In this way, the rereading practice generates its own research agenda. Rather than reading new books based on arbitrary recommendation, you read new books based on the specific questions that your deepest existing books could not answer. This is a more directed and more productive approach to ongoing learning than the typical method of following whatever seems interesting or well-reviewed at any given moment.
The Resistance to Rereading
Most readers resist rereading, and the resistance is worth understanding. The stated reason is usually scarcity: there are so many books and so little time, why spend that time on what you have already read?
The real reason is often more uncomfortable. Rereading formative books means confronting the possibility that they are not as good as you remember, or that you are less changed than you hoped. A book that was transformative at 22 may reveal itself, on rereading at 42, to be a fairly ordinary work that happened to arrive at the right developmental moment. This is not a tragedy, but it requires a certain equanimity about the sources of your intellectual formation. Not everything that shaped you was profound; some of it was contingent.

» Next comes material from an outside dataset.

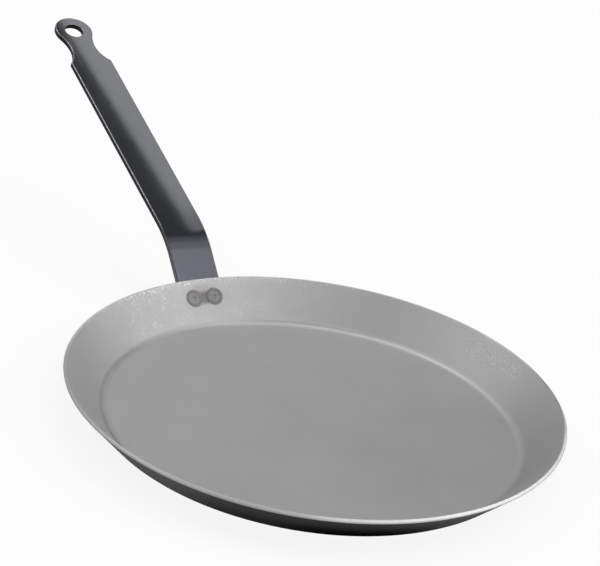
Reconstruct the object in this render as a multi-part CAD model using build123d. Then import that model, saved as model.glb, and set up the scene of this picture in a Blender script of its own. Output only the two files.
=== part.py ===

The inverse is also possible: a book that seemed minor may reveal itself, on rereading, to have been more prescient or more substantial than you registered at the time. This is the more pleasant discovery, and it happens often enough to make the rereading practice reliably rewarding.
Both outcomes — the deflation and the elevation — are productive. They calibrate your understanding of your own intellectual history and of the books themselves. They reduce the reverence that can make certain texts untouchable and increase the honest engagement that makes the encounter with ideas generative rather than devotional.
The books that shaped you are not monuments. They are conversations that can continue as long as you are willing to return to them.